Why RFID? Because Trash Bins Aren’t Office Desks
Why did the municipal corporation not use cheaper barcodes or QR codes? As RFID professionals, we know waste management is a difficult test for technology. It is not like an office. RFID, by contrast, thrives where other identifiers falter:
- Built for the real world: RFID Tags sealed in ABS plastic or ruggedized polymer shrug off moisture, dust, UV exposure, and impacts. They’re not designed to look pretty, they’re designed to last.
- Speed without stopping: Unlike QR codes which require a worker to stop, aim, and scan RFID readers (mounted on trucks or handheld units) capture tag IDs automatically, from several feet away, even at low speeds. No dismounting. No fumbling. Just drive by, collect, and log.
- Unforgeable accountability: Every RFID tag carries a unique, factory-assigned ID tied to a specific address. When a truck passes, the system logs who, when, and where, creating a tamper-resistant digital receipt. That data becomes the basis for everything: performance reviews, contractor payments, route adjustments, even resident billing in pay-as-you-throw models.
In short, RFID doesn’t just add data, it replaces doubt with evidence.
Not a Smooth Path: Learning from Gurugram’s 2022 Failure
The RFID technology itself is mature. But the project’s “implementation model” is just as important. Manesar’s neighbor, the Gurugram Municipal Corporation (MCG), tried a similar RFID project in 2022. It ultimately failed. (source) From a technical review, the key reason for Gurugram’s (MCG) failure was not the RFID technology itself. It was disastrous project management:
- MCG subcontracted the project to two different agencies. Agency A was responsible for installing RFID tags and the system. Agency B (the waste collection contractor, Ecogreen) was responsible for daily waste collection.

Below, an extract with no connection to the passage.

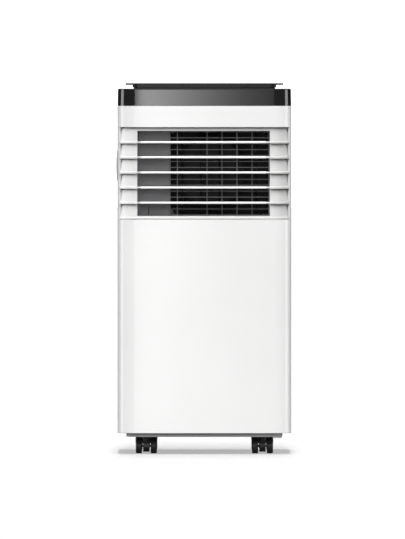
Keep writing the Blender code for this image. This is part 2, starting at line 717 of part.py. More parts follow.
# ---------------------------------------------------------------- running gear
def build_caster(place, x, y):
    """A twin-wheel caster: the fork turns on its stem, the wheels turn on their axle."""
    axle_y = y + CASTER_TRAIL
    hood_top = WHEEL_R + HOOD_R
    edge = 2.4
    profile = [
        (x - HOOD_HALF, HOOD_R - edge), (x - HOOD_HALF + edge, HOOD_R),
        (x + HOOD_HALF - edge, HOOD_R), (x + HOOD_HALF, HOOD_R - edge),
    ]
    hood = turned("x", axle_y, WHEEL_R, profile, 14)
    neck = rod("z", x, y, NECK_R, 22, hood_top, 10)
    stem = rod("z", x, y, STEM_R, hood_top - 2.4, STEM_TOP, 10)

    # the hood is hollow outside its middle web, and open below the wheels' upper part
    clear, hood_bottom, web_bottom = 30.0, 20.0, 7.0
    cuts = []
    for s in SIDES:
        x0, x1 = sorted((x + s * WEB_HALF, x + s * clear))
        cuts.append(prism("x", circle(axle_y, WHEEL_R, HOOD_INSIDE_R, 14), x0, x1))
        cuts.append(box(x0, x1, axle_y - clear, axle_y + clear, -5, hood_bottom))
    cuts.append(box(x - 10, x + 10, axle_y - clear, axle_y + clear, -5, web_bottom))
    axle_hole = rod("x", axle_y, WHEEL_R, AXLE_HOLE_R, x - 10, x + 10, 10)
    fork = join(cut(hood, *cuts), neck, stem)
    fork = round_off(cut(fork, axle_hole))
    node("fork_" + place, fork, "caster_black", (x, y, 0))

    # a flat of the tread stands on the floor, so its corners reach further than WHEEL_R
    half_turn = math.pi / 16
    reach = WHEEL_R / math.cos(half_turn)
    half = [
        (WHEEL_OUTSIDE, reach - 1.8), (WHEEL_OUTSIDE - 1.6, reach), (WHEEL_INSIDE, reach),
        (WHEEL_INSIDE, AXLE_HOLE_R - 0.5),
    ]
    profile = [(x - w, r) for w, r in half] + [(x + w, r) for w, r in reversed(half)]
    wheels = round_off(turned("x", axle_y, WHEEL_R, profile, 16, half_turn))
    node("wheels_" + place, wheels, "caster_wheel", (x, axle_y, WHEEL_R))


def build_casters():
    for side, x in (("left", -CASTER_X), ("right", CASTER_X)):
        for end, y in (("front", -CASTER_Y), ("rear", CASTER_Y)):
            build_caster(end + "_" + side, x, y)


# ---------------------------------------------------------------- rear fittings
def build_filter_grille(name, window, rows):
    low, high = window
    lap, play, border, bar_share = 3.6, 0.5, 4.0, 0.28
    face = box(-WINDOW_HALF - lap, WINDOW_HALF + lap, REAR - 1.5, REAR, low - lap, high + lap)
    frame = box(
        -WINDOW_HALF + play, WINDOW_HALF - play, REAR - 8, REAR - 1, low + play, high - play
    )
    slots = []
    pitch = (high - low - 2 * border) / rows
    for k in range(rows):
        z = low + border + pitch * (k + 0.5)
        half = pitch * bar_share
        for x0, x1 in ((-WINDOW_HALF + 6, -3), (3, WINDOW_HALF - 6)):
            slots.append(box(x0, x1, REAR - 15, REAR + 10, z - half, z + half))
    node(name, cut(join(face, frame), *slots), "grille_white")


def build_rear_fittings():
    build_filter_grille("upper_filter_grille", UPPER_WINDOW, 12)
    build_filter_grille("lower_filter_grille", LOWER_WINDOW, 11)
    spigot = hoop(
        "y", 0, PORT_Z,
        [(147.2, 61), (SPIGOT_END, 61), (SPIGOT_END, 64.5), (153, 64.5), (153, 76),
         (150.4, 76), (150.4, 65.4), (147.2, 65.4)],
        24,
    )
    node("exhaust_spigot", round_off(spigot), "white_shell")
    plug = turned(
        "y", DRAIN_X, DRAIN_Z,
        [(140, 3.1), (152.8, 3.1), (152.8, 9), (158.6, 9), (160, 7.6)],
        12,
    )
    node("drain_plug", round_off(plug), "rubber_plug", (DRAIN_X, SPIGOT_END, DRAIN_Z))
    gland = hoop(
        "y", GLAND_X, GLAND_Z,
        [(147.2, 4), (156, 4), (156, 7), (153, 11), (150.4, 11), (150.4, 7.3), (147.2, 7.3)],
        12,
    )
    node("cord_gland", round_off(gland), "dark_plastic")


# ---------------------------------------------------------------- inner parts
def build_fan(prefix, centre, wheel_front, wheel_back, wheel_r, spider_y):
    """A drum fan wheel with its motor reaching in through the inlet."""
    u, v = centre
    blades = []
    count, sweep, half_thick = 12, 0.12, 0.8
    for k in range(count):
        a = 2 * math.pi * k / count
        points = []
        for r, lead in ((wheel_r - 9, sweep), (wheel_r - 1, 0.0)):
            for side in (-half_thick, half_thick):
                angle = a + lead + side / r
                points.append((u + r * math.cos(angle), v + r * math.sin(angle)))
        outline = [points[0], points[2], points[3], points[1]]
        blades.append(prism("y", outline, wheel_front + 1.5, wheel_back - 1.5))
    plate = rod("y", u, v, wheel_r, wheel_front, wheel_front + 2.5, 20)
    hub = rod("y", u, v, 10, wheel_front + 1, wheel_front + 12, 12)
    rim = hoop(
        "y", u, v,
        [(wheel_back - 3, wheel_r - 10), (wheel_back, wheel_r - 10), (wheel_back, wheel_r),
         (wheel_back - 3, wheel_r)],
        20,
    )
    wheel = join(plate, hub, rim, *blades)
    bore = rod("y", u, v, 4.5, wheel_front - 5, wheel_front + 20, 10)
    node(prefix + "_fan_wheel", round_off(cut(wheel, bore)), "dark_plastic", (u, wheel_front, v))

    motor_r = 26
    body = turned(
        "y", u, v,
        [(wheel_front + 16, motor_r - 4), (wheel_front + 18, motor_r), (spider_y, motor_r),
         (spider_y + 3, motor_r - 4)],
        16,
    )
    shaft = rod("y", u, v, 4.0, wheel_front + 1, wheel_front + 20, 10)
    arms = []
    arm_count, arm_start, arm_end, arm_half = 3, 10, 66, 4
    for k in range(arm_count):
        a = math.pi / 2 + 2 * math.pi * k / arm_count
        ends = [(arm_start, -arm_half), (arm_end, -arm_half), (arm_end, arm_half), (arm_start, arm_half)]
        outline = [
            (u + r * math.cos(a) - t * math.sin(a), v + r * math.sin(a) + t * math.cos(a))
            for r, t in ends
        ]
        arms.append(prism("y", outline, spider_y - 2.4, spider_y + 1))
    node(prefix + "_fan_motor", round_off(join(body, shaft, *arms)), "motor_steel")


def scroll_walls(x0, x1, z0, z1, corner, steps, front, back, open_front):
    """A fan's casing, hollow, with its front wall left off where open_front is true."""
    wall = SCROLL_WALL
    outside = prism("y", rounded(x0, x1, z0, z1, corner, steps), front, back)
    track = rounded(x0 + wall, x1 - wall, z0 + wall, z1 - wall, corner - wall, steps)
    start = front - 8 if open_front else front + wall
    return outside, prism("y", track, start, back - wall)


def build_upper_air():
    front, back = DUCT_BACK + GAP, 52
    scroll, hollow = scroll_walls(-70, 126, 446.6, 616, 36, 3, front, back, True)
    inlet = rod("y", *UPPER_FAN, 54, back - 12, back + 8, 20)
    node("upper_scroll", cut(scroll, hollow, inlet), "dark_plastic")
    build_fan("upper", UPPER_FAN, -42, 30, 64, back + 3)


def build_lower_air():
    front, back, scroll_top = 0, 78, 262
    scroll, hollow = scroll_walls(-28, 124, 112, scroll_top, 50, 4, front, back, False)
    inlet = rod("y", *LOWER_FAN, 50, back - 8, back + 7, 20)
    feed_x, feed_y = (30, 70), (8, 70)
    discharge = box(*feed_x, *feed_y, scroll_top - 22, scroll_top + 8)
    node("lower_scroll", cut(scroll, hollow, inlet, discharge), "dark_plastic")
    build_fan("lower", LOWER_FAN, 8, 66, 60, back + 3)

    # the box that carries the hot air from the lower fan to the port
    wall, bottom, top, duct_back = SCROLL_WALL, scroll_top + 2, 416, REAR - 4
    duct = box(-74, 124, 4, duct_back, bottom, top)
    inside = box(-74 + wall, 124 - wall, 4 + wall, duct_back - wall, bottom + wall, top - wall)
    feed = box(*feed_x, *feed_y, bottom - 9, bottom + 11)
    port = rod("y", 0, PORT_Z, PORT_R - 4.5, duct_back - 16, REAR, 24)
    node("exhaust_duct", cut(duct, inside, feed, port), "dark_plastic")


def build_coil(name, half, front, back, low, high):
    """A fin block between two tube plates, with return bends on the right."""
    block = box(-half, half, front, back, low, high)
    plates = []
    for s in SIDES:
        x0, x1 = sorted((s * (half - 1), s * (half + 1.6)))
        plates.append(box(x0, x1, front - 3, back + 3, low - 2, high + 2))
    bends = []
    middle = (front + back) / 2
    count, bend_half, corner, bend_r = 3, 12, 4, 3.4
    pitch = (high - low) / count
    x0, x1 = half - 2, half + 9
    for k in range(count):
        z = low + pitch * (k + 0.5)
        lower = [(x0, middle, z - bend_half), (x1 - 3, middle, z - bend_half)]
        turn = [(x1, middle, z - bend_half + corner), (x1, middle, z + bend_half - corner)]
        upper = [(x1 - 3, middle, z + bend_half), (x0, middle, z + bend_half)]
        bends.append(pipe(lower + turn + upper, bend_r, 6))
    node(name, join(block, *plates, *bends), "coil_fins")


def build_compressor():
    x, y = COMPRESSOR
    bottom, top, radius = 70, COMPRESSOR_TOP, 50
    can = turned(
        "z", x, y,
        [(bottom, radius - 12), (bottom + 4, radius - 3), (bottom + 12, radius), (top - 25, radius),
         (top - 11, radius - 6), (top - 2, radius - 22), (top, radius - 38)],
        16,
    )
    foot = prism("z", rounded(x - 54, x + 54, y - 44, y + 44, 12, 2), bottom - 4, bottom + 1.5)
    grommet_bottom = TRAY_BOTTOM + WALL + GAP
    grommets = [
        rod("z", x + s * 44, y + t * 34, 6, grommet_bottom, bottom - 3, 6) for s in SIDES for t in SIDES
    ]
    tank_r = 18
    tank = turned(
        "z", *TANK,
        [(92, tank_r - 10), (98, tank_r), (190, tank_r), (TANK_TOP - 8, tank_r - 11),
         (TANK_TOP, tank_r - 13)],
        10,
    )
    strap = pipe([(-60, -38, 150), (*TANK, 150)], 6, 6)
    node("compressor", round_off(join(can, foot, *grommets, tank, strap)), "compressor_black")


def build_pipes():
    """Down from the upper coil to the tank, and from the compressor to the lower coil."""
    x, y = RISER
    suction_end = -EVAPORATOR["half"] - 2.5
    route = [
        (suction_end, y, 470), (x + 4, y, 470), (x, y, 464), (x, y, 262), (x, y - 5, 250),
        (x + 6, y - 45, 245), (TANK[0] - 8, TANK[1] + 9, 245), (*TANK, 238), (*TANK, TANK_TOP + 0.6),
    ]
    suction = pipe(route, PIPE_R)
    node("suction_pipe", round_off(suction), "copper")
    x, y = COMPRESSOR
    discharge_end = CONDENSER["front"] - 3.6
    route = [
        (x, y, COMPRESSOR_TOP + 0.6), (x, y, COMPRESSOR_TOP + 7), (x, y + 8, 228),
        (x - 15, discharge_end - 12.4, 228), (x - 15, discharge_end, 228),
    ]
    discharge = pipe(route, PIPE_R)
    node("discharge_pipe", round_off(discharge), "copper")


def build_mid_deck():
    deck = prism("z", rounded(-152, 152, -136, 142, 18, 2), MID_DECK_Z, MID_DECK_Z + WALL)
    hole = rod("z", *RISER, PIPE_R + 3, MID_DECK_Z - 25, MID_DECK_Z + 15, 10)
    node("mid_deck", cut(deck, hole), "dark_plastic")


def build_electrics():
    """An open-backed box for the electronics, behind the front's lower part."""
    wall, left, right, front, back, low, high = 2.5, 40, 140, -138, -98, 290, 400
    case = box(left, right, front, back, low, high)
    hollow = box(left + wall, right - wall, front + wall, back + 8, low + wall, high - wall)
    node("control_box", cut(case, hollow), "dark_plastic")


# ---------------------------------------------------------------- the machine
def build():
    clear_scene()
    frame = bpy.data.objects.new("frame", None)
    frame.location = (SHIFT_X * MM, SHIFT_Y * MM, 0)
    bpy.context.scene.collection.objects.link(frame)

    build_front_shell()
    build_side_panels()
    build_side_cap()
    build_rear_shell()
    build_lid()
    build_top_plate()
    build_display()
    build_control_board()
    build_buttons()
    build_base_tray()

    build_bezel()
    build_louvres()
    build_louvre_drive()
    build_outlet_duct()
    build_guard()
    build_vanes()

    build_casters()
    build_rear_fittings()

    build_upper_air()
    build_lower_air()
    build_coil("evaporator_coil", **EVAPORATOR)
    build_coil("condenser_coil", **CONDENSER)
    build_compressor()
    build_pipes()
    build_mid_deck()
    build_electrics()


build()
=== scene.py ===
"""Looks for the portable air conditioner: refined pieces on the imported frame, materials, light and camera.

Layout dimensions are millimetres in the machine's own layout, and add_mesh moves them onto the frame.
Studio distances are metres. An inset is a distance in from an outline.
"""

import json
import math

import bmesh
import bpy
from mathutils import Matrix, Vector

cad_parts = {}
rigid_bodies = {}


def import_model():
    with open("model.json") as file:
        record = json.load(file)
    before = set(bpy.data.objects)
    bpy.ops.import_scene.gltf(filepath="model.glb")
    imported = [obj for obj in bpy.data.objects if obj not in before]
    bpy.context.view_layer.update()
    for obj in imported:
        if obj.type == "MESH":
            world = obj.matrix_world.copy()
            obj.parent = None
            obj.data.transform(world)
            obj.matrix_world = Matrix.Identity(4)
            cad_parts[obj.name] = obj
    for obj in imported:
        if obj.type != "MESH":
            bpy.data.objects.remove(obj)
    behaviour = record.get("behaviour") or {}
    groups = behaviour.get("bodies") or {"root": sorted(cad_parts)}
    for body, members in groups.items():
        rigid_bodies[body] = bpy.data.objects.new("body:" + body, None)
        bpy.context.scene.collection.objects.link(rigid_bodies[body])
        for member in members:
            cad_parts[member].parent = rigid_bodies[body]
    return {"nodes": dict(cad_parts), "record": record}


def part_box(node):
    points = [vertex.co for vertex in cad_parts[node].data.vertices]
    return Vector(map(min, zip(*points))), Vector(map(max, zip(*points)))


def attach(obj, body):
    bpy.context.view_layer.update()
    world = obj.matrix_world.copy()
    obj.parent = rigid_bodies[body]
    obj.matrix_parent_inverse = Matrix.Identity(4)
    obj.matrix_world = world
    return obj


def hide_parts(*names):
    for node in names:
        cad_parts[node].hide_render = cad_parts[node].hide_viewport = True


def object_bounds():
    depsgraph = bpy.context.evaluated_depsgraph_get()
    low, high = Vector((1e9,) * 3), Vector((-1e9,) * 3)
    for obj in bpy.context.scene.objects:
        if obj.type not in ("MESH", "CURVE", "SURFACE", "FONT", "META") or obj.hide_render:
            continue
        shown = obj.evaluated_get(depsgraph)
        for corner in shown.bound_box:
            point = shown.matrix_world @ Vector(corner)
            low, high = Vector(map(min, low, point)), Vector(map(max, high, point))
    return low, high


MM = 0.001
BEYOND = 200.0
SIDES = ((-1, "left"), (1, "right"))

for old in list(bpy.data.objects):
    bpy.data.objects.remove(old)
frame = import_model()
CAD_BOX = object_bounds()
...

- As a result, Agency B’s drivers (Ecogreen) refused to use Agency A’s scanning devices. They stated that RFID scanning was “not included in their scope of work”.
- Because the two key parts could not work together, the entire RFID system (including 200,000 installed tags and a control room) stalled. It became “zombie technology”.
Manesar’s New Strategy: An Integrated Responsibility Model
Fortunately, Manesar (MCM) clearly learned from Gurugram’s lesson. In its 2025 new project, MCM used a smarter contract strategy: an “integrated responsibility” model. Through a tender, they gave the entire job of waste collection, transport, and RFID tag installation and operation to one single private agency (Pooja Consultation Service). This was a smart move. It solved Gurugram’s “blame game” problem:
- The contractor’s main income comes from waste collection service fees.
- The municipal company (MCM) pays these fees only on the “collection complete” data from the RFID system.
Under this model, the contractor’s motivation to use RFID changes. It is no longer an “extra burden.” It is now a “proof of payment.” The interests of technology (RFID) and operations (waste collection) are tied together. This helps ensure the project runs smoothly.
Conclusion: RFID is the Foundation for Building Smart Cities
The Manesar project (regardless of its final outcome) is a clear signal: Modern urban management is shifting from “based on experience” to “based on data”. Waste management is just the beginning. RFID technology provides bulk, automatic, and reliable identification. This makes it a necessary foundation for smart cities. From smart inventory and supply chain logistics to asset management and urban sanitation, RFID plays a central role. RFID is not just a tag. It is a powerful tool for achieving transparency, accountability, and efficient operations.